* **AIM**: The data below holds a line containing "const geode = new THREE.Group();" and a line containing "if empty is"; please quote exactly those two lines and every line between them, and nothing else.

Records excerpted from a collection
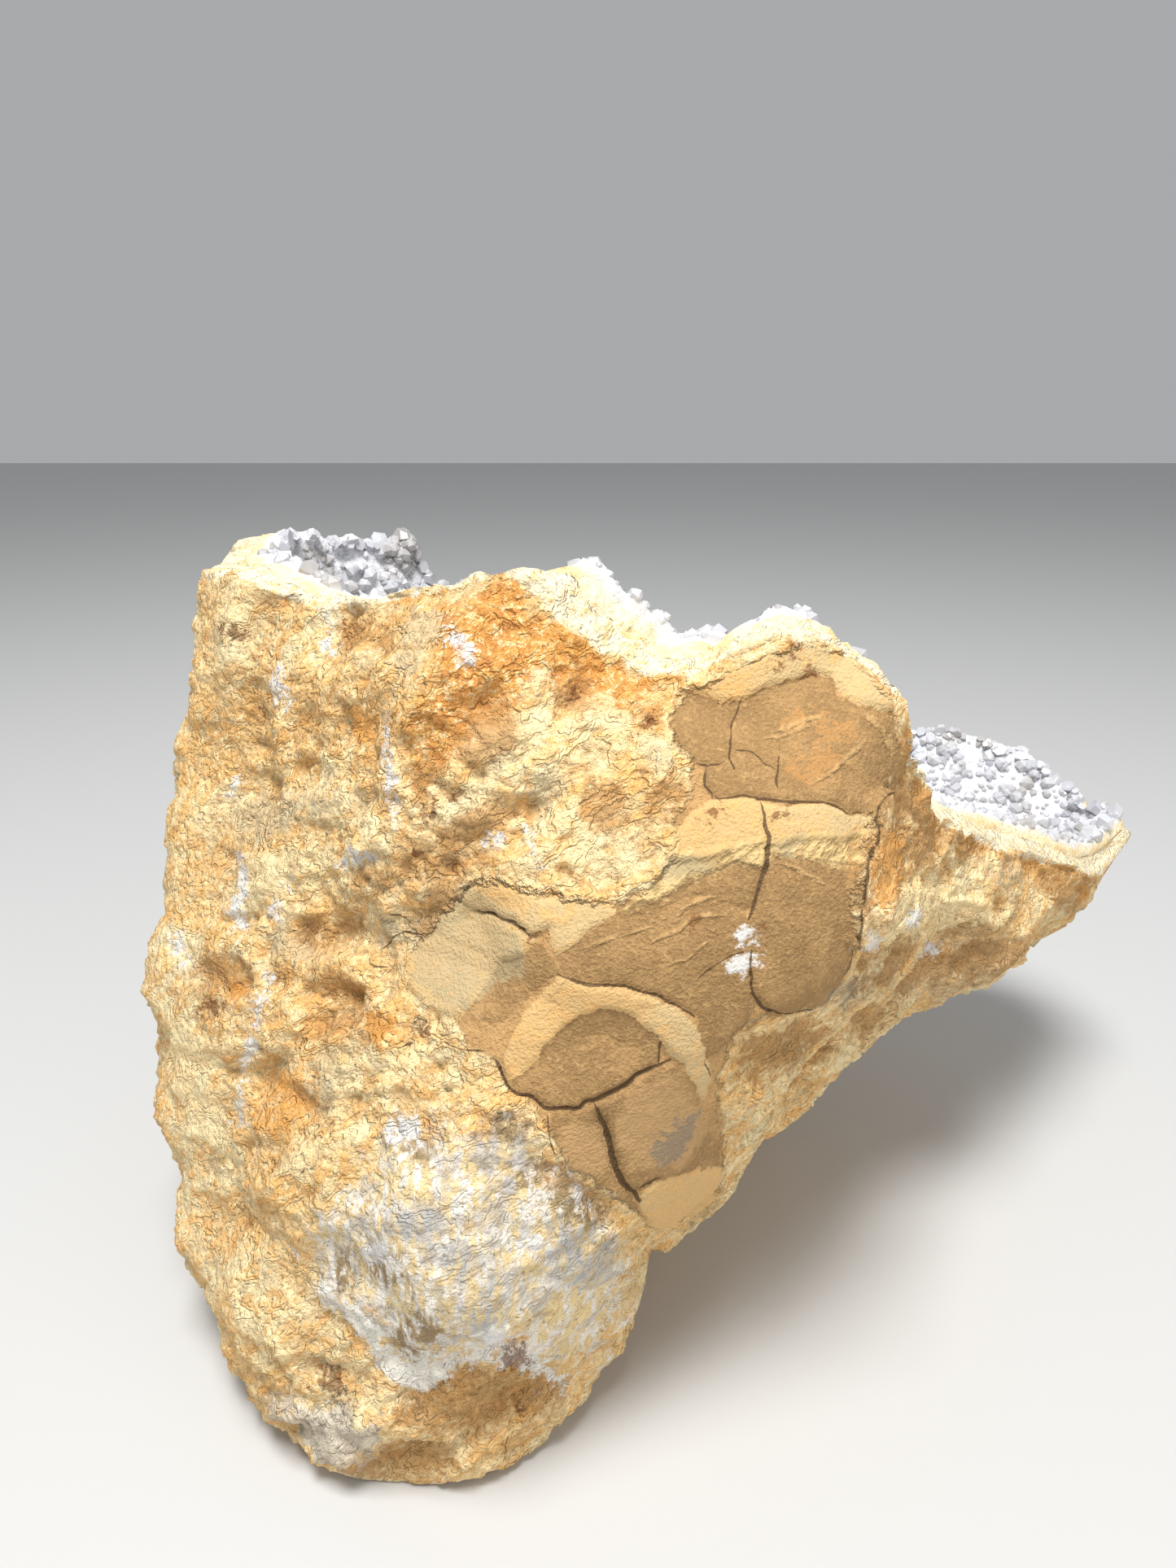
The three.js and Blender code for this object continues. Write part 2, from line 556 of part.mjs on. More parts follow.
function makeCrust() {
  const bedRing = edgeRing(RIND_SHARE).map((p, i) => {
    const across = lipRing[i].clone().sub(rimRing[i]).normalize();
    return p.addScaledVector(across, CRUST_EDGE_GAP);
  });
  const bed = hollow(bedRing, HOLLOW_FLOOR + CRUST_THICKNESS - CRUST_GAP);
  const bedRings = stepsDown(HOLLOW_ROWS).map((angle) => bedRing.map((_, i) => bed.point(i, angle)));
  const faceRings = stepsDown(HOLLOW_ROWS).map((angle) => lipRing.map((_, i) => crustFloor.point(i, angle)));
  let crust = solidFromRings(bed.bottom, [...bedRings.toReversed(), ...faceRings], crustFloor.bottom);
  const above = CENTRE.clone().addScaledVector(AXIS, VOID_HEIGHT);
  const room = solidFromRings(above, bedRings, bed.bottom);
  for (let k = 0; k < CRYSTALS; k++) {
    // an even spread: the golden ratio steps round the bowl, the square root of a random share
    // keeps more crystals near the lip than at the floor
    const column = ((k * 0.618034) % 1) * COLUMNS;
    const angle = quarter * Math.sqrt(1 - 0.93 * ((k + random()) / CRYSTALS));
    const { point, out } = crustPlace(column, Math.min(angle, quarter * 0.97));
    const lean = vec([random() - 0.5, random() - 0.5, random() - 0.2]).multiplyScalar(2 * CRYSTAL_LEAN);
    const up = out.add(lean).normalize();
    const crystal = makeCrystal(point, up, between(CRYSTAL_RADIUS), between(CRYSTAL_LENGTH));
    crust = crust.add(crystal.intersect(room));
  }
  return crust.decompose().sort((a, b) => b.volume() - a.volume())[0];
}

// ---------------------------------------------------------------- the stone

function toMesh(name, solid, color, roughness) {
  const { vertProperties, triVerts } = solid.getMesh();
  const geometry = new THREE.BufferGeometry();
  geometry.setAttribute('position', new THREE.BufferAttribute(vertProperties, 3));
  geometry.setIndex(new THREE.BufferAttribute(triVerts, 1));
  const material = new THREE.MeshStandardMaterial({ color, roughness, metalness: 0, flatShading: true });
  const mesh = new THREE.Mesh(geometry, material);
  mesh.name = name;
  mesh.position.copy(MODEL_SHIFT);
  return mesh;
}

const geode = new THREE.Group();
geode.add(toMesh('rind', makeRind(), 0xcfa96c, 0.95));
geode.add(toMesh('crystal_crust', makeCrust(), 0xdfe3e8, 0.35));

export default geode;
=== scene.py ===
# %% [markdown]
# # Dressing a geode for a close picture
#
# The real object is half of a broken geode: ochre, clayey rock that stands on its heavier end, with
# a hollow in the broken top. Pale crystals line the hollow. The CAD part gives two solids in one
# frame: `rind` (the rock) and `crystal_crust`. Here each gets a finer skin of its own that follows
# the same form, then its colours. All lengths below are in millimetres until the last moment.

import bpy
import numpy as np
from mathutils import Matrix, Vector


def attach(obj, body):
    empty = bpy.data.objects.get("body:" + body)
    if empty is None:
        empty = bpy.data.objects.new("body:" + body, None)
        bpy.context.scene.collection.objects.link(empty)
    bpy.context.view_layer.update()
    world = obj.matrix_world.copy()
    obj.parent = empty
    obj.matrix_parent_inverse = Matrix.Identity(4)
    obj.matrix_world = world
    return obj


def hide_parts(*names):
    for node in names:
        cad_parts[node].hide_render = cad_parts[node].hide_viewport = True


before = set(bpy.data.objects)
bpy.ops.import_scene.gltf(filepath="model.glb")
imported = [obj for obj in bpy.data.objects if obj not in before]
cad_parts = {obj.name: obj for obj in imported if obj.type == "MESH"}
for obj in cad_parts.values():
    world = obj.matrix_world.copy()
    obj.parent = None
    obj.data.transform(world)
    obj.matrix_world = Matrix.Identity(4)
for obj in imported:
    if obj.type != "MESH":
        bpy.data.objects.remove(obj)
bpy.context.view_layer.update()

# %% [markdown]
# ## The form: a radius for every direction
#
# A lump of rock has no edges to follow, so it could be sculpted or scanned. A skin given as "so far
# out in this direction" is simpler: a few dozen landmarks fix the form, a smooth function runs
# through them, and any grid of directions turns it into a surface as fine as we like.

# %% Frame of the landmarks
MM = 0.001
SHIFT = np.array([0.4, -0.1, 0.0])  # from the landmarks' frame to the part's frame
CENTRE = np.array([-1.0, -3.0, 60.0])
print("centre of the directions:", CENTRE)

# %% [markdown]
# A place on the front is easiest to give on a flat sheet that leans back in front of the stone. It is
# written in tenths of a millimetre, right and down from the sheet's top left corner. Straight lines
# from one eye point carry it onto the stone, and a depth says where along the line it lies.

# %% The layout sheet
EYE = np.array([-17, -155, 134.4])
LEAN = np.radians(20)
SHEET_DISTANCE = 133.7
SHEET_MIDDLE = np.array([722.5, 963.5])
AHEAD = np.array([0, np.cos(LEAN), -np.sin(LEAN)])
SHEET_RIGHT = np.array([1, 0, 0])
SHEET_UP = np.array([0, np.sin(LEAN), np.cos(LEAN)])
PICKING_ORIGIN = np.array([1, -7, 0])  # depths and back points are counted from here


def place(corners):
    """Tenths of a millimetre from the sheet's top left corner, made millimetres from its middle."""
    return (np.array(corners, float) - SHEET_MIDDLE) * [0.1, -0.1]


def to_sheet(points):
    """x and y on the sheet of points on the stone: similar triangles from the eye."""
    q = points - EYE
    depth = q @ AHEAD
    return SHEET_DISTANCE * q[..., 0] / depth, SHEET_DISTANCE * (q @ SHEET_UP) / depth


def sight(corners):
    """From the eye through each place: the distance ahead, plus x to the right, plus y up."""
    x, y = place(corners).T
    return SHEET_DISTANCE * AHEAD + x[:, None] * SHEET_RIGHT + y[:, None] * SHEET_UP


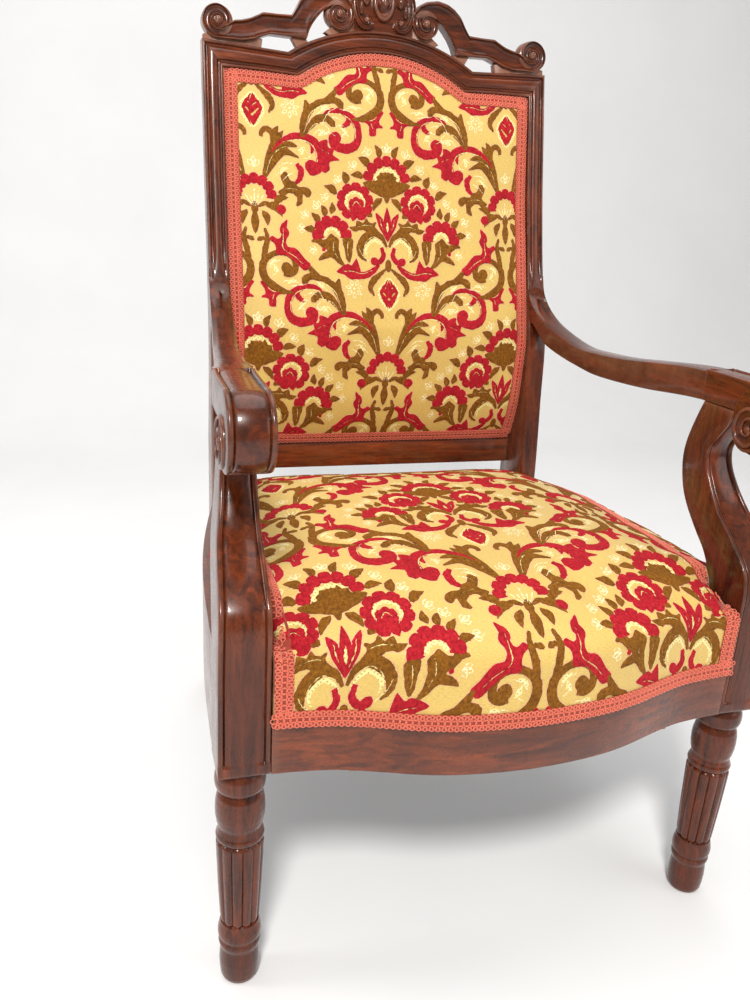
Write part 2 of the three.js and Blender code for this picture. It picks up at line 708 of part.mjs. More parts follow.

* **ANSWER IN FULL**:
const geode = new THREE.Group();
geode.add(toMesh('rind', makeRind(), 0xcfa96c, 0.95));
geode.add(toMesh('crystal_crust', makeCrust(), 0xdfe3e8, 0.35));

export default geode;
=== scene.py ===
# %% [markdown]
# # Dressing a geode for a close picture
#
# The real object is half of a broken geode: ochre, clayey rock that stands on its heavier end, with
# a hollow in the broken top. Pale crystals line the hollow. The CAD part gives two solids in one
# frame: `rind` (the rock) and `crystal_crust`. Here each gets a finer skin of its own that follows
# the same form, then its colours. All lengths below are in millimetres until the last moment.

import bpy
import numpy as np
from mathutils import Matrix, Vector


def attach(obj, body):
    empty = bpy.data.objects.get("body:" + body)
    if empty is None:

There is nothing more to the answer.